Einer dieser Menschen war ich.

Vergangenheit und Geschichte

Vergangenheit sind die vielen Gegenwarten, die nicht mehr sind. Vergangenheit ist jeder Augenblick des Jetzt, das nicht mehr ist. Jeder Schritt, den du vorwärts gehst, lässt sich nie mehr wiederholen. Es ist wie der Fluss, in den du nie zweimal steigst, denn das Wasser ist nicht mehr dasselbe.

Geschichte ist, wenn du die vergangenen Schritte rekonstruierst, die Wege, die du gegangen bist. Um dies zu tun, musst du daran denken, wohin du in jenem Augenblick unterwegs warst, oder aus welchem Grund du diese Schritte getan hast. Ziel und oder Grund. Das ist Geschichte. Dass du dabei Details weglassen musst oder vielleicht auch im Nachhinein Schritten Bedeutung zumisst, die du im Augenblick des Gehens nicht bedachtest, macht Geschichte aus. Deine Geschichte. Oder die Geschichte von jemandem, der dir erzählt, wohin er gegangen ist.

Willst du ergründen, wohin jemand gegangen ist, der dir nichts mehr erzählen kann, weil er nicht mehr auf Erden verweilt, so musst du den Hinweisen nachgehen, die er ob seiner Wege hinterlassen hat. Vielleicht hat er über besondere, eindrückliche Schritte Notizen geschrieben, vielleicht hat er Fotos oder Videos davon gemacht, um selbst nicht zu vergessen, welche Schritte er wann wohin getan hat.

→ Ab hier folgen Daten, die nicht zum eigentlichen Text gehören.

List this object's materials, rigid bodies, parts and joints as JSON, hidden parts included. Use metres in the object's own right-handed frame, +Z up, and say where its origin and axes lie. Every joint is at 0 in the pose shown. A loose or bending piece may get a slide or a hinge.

Das ist dann seine Geschichte, die du rekonstruierst anhand seiner Hinterlassenschaften.

Haben viele Menschen zur selben Zeit die gleichen oder ähnliche Schritte getan oder Wege beschritten, vielleicht sogar aufgrund des Befehls eines in der Rangfolge über ihnen stehenden Menschen, oder es geschieht etwas und ist geschehen, was die Schritte vieler Menschen in die gleiche Richtung bewegen lässt und ließ, so ist dies die Geschichte von vielen. Die Notizen, die diese oder nur einige dieser über ihre Schritte und Wege hinterlassen, können als Orientierung, als Wanderkarte für die Menschen dienen, die nach ihnen kommen. Anhand dieser können sie nachlesen, ob das Ziel die Wanderung wert ist, wenn ja, welche Straßen sie meiden sollten und welche besonders empfehlenswert sind. Daraus folgt, dass kein Weg, keine Straße, kein Schritt zwei Mal gleich gegangen werden kann: Immer sind entweder die Bedingungen anders, der Mensch ist ein anderer, außen oder innen können sich niemals selben. Doch es lässt sich aus jedem gegangenen Schritt lernen, der jemals auf die Erde gesetzt wurde, denn zum Lernen – oder, mit Platon, zum Erinnern – sind wir da.